• _PROBLEM DETAILS_
Reproduce, please, only the lines from the first line below to the line containing "spline: Spline = field(default_factory=Spline)", inclusive.

--------

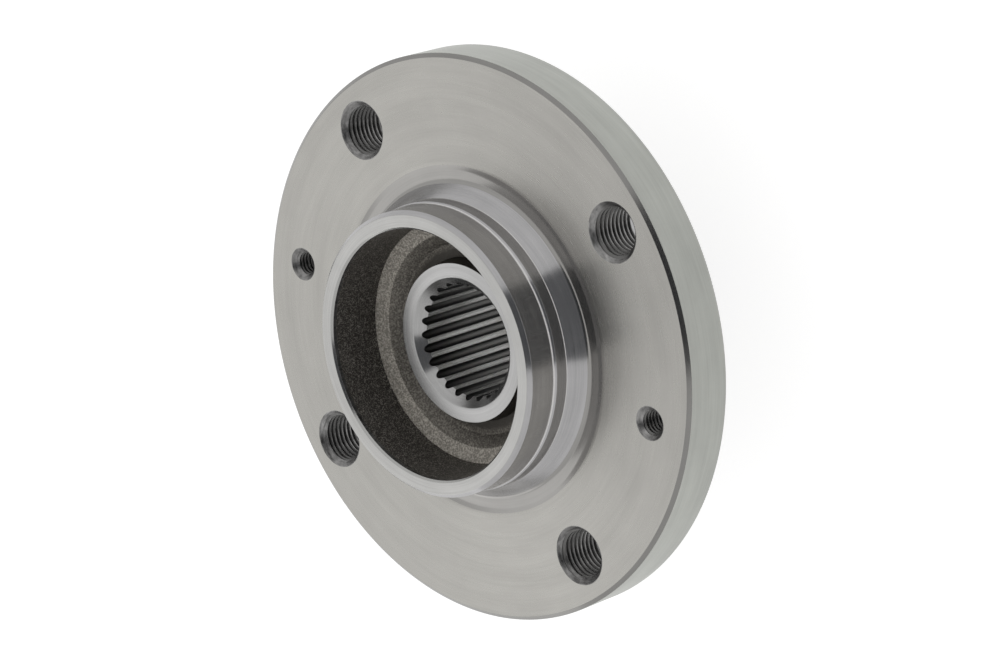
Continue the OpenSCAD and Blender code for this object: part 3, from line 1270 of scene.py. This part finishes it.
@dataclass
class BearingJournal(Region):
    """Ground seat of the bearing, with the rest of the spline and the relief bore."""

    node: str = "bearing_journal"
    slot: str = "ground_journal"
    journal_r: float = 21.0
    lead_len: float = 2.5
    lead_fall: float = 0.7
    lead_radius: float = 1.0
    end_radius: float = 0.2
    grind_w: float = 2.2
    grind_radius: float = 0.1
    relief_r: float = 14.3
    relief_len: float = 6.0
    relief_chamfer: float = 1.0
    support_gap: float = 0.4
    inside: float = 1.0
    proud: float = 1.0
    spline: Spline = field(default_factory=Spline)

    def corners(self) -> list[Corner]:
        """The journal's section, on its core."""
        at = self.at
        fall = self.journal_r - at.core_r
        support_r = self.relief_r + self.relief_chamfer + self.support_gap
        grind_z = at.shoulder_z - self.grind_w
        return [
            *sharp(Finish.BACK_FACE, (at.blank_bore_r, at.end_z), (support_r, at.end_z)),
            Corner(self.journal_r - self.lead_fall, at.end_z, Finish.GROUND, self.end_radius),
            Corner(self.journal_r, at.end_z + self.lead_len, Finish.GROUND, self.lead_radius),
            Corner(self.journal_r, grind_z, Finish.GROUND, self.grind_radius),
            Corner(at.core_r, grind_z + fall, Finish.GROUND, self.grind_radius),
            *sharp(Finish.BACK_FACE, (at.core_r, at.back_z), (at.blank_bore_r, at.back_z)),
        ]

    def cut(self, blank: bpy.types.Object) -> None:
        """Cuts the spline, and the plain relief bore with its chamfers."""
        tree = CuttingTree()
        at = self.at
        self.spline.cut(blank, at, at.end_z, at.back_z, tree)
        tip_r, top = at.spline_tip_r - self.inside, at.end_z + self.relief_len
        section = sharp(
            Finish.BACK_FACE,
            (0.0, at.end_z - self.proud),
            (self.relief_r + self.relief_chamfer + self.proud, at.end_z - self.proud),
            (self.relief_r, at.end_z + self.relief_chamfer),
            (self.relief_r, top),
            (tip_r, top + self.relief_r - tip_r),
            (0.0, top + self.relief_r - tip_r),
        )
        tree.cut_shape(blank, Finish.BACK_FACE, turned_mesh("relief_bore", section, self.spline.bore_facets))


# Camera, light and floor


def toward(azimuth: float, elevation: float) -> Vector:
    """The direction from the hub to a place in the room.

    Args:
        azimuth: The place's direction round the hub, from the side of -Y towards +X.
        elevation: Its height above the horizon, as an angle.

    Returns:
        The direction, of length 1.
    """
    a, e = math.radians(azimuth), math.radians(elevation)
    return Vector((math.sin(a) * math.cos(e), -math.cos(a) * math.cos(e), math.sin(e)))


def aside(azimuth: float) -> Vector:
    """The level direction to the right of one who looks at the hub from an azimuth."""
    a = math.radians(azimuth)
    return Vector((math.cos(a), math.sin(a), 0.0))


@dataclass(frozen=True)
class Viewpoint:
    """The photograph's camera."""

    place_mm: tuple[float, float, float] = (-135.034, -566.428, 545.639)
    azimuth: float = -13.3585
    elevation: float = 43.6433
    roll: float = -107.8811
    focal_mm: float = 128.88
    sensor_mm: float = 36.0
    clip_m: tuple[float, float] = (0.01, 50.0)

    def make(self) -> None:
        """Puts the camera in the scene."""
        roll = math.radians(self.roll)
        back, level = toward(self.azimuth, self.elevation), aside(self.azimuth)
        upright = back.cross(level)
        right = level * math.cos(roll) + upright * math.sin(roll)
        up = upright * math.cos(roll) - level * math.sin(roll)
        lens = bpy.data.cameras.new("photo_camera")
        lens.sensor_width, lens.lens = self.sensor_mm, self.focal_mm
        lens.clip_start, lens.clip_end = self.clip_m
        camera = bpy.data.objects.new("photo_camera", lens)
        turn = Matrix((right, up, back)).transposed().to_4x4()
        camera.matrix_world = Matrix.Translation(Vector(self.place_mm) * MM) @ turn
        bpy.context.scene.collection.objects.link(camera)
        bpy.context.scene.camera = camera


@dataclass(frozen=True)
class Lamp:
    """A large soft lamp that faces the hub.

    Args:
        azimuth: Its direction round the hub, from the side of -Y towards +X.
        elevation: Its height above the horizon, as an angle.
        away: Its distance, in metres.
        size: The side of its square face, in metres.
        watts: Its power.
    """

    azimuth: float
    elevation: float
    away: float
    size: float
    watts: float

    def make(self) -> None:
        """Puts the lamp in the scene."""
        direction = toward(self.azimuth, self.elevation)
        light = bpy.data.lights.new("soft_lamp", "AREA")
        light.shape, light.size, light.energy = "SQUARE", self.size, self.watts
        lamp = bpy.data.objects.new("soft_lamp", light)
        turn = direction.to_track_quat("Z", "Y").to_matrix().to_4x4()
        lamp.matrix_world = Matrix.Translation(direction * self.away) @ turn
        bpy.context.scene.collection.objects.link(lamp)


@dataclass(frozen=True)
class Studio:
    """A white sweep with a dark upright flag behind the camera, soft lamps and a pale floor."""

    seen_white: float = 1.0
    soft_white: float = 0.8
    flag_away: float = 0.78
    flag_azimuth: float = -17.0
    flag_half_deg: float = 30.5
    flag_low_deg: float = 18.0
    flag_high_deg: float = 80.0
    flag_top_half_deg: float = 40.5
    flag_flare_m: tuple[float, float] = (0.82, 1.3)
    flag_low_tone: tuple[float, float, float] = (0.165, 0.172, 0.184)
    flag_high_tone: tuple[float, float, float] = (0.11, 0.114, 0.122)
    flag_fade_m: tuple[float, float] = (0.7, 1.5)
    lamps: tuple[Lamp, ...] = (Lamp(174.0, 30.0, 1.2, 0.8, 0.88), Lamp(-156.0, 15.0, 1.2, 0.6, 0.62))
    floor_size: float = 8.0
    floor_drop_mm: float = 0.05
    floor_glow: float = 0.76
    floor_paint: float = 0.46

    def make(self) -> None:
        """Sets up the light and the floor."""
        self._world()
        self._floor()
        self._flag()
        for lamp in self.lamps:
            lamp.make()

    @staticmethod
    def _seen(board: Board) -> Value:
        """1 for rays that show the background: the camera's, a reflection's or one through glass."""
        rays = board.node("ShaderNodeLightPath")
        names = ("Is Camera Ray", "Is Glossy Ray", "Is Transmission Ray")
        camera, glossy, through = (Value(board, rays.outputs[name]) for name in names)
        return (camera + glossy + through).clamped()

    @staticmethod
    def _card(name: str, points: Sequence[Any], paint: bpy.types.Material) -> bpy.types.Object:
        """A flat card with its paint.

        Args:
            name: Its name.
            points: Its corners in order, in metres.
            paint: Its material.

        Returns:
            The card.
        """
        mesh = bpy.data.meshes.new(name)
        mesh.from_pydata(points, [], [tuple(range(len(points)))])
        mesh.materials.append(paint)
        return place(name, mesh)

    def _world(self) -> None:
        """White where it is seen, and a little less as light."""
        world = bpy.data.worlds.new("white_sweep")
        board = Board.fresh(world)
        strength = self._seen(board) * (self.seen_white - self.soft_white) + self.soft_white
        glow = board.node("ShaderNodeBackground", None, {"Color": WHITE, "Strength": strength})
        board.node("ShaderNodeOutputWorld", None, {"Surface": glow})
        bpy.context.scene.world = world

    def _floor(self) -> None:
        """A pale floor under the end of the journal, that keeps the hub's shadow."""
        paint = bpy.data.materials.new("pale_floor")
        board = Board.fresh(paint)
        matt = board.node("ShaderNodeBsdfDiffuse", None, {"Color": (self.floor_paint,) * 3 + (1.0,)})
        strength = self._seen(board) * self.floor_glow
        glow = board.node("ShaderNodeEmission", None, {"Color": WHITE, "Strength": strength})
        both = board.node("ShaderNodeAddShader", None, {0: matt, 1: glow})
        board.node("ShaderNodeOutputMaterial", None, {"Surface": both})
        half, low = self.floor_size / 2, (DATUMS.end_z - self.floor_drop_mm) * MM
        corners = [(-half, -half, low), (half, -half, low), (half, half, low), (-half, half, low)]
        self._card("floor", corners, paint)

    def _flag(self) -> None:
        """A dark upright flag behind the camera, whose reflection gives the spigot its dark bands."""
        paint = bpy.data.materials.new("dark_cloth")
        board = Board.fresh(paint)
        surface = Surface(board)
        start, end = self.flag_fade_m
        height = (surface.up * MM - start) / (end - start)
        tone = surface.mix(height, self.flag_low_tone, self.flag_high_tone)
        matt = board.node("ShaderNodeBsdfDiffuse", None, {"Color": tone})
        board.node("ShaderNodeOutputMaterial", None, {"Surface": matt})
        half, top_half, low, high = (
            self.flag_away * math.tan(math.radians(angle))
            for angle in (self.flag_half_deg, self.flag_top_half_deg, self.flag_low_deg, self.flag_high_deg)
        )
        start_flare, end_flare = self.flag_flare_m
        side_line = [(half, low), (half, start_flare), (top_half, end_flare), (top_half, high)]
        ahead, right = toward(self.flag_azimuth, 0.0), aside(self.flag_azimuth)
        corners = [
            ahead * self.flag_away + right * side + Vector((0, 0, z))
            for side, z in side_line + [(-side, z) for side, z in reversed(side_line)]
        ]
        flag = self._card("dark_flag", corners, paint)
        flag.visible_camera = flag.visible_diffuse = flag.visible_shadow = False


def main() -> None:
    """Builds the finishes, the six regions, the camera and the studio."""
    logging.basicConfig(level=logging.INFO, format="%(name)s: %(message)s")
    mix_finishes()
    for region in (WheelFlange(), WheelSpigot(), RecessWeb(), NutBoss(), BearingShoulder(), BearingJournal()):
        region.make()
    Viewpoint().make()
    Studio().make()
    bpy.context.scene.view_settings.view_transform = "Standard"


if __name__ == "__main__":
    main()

--------

• _WRITTEN REPLY_
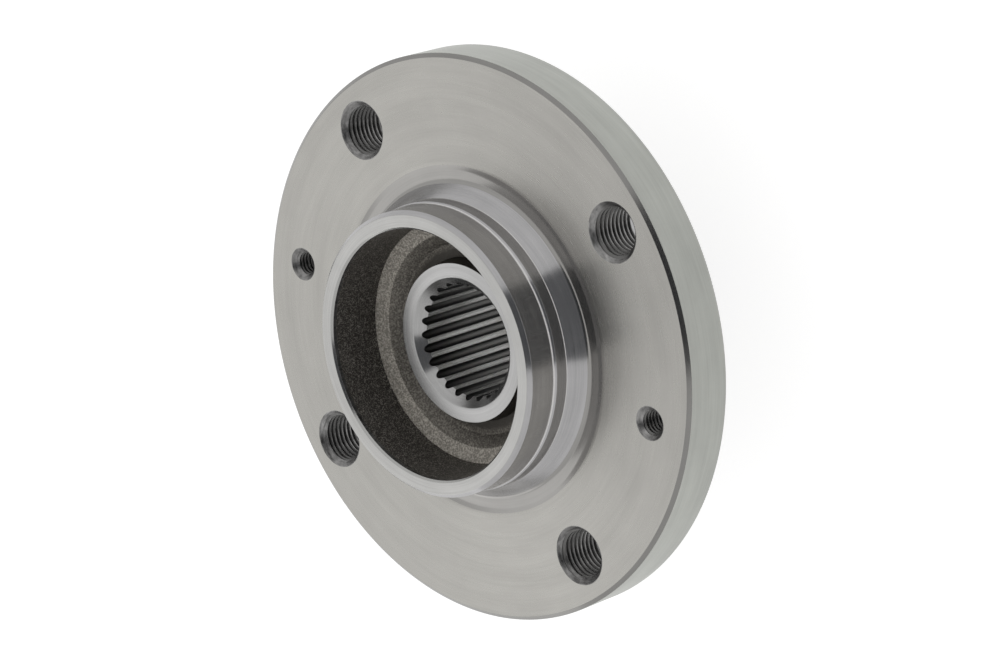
Continue the OpenSCAD and Blender code for this object: part 3, from line 1270 of scene.py. This part finishes it.
@dataclass
class BearingJournal(Region):
    """Ground seat of the bearing, with the rest of the spline and the relief bore."""

    node: str = "bearing_journal"
    slot: str = "ground_journal"
    journal_r: float = 21.0
    lead_len: float = 2.5
    lead_fall: float = 0.7
    lead_radius: float = 1.0
    end_radius: float = 0.2
    grind_w: float = 2.2
    grind_radius: float = 0.1
    relief_r: float = 14.3
    relief_len: float = 6.0
    relief_chamfer: float = 1.0
    support_gap: float = 0.4
    inside: float = 1.0
    proud: float = 1.0
    spline: Spline = field(default_factory=Spline)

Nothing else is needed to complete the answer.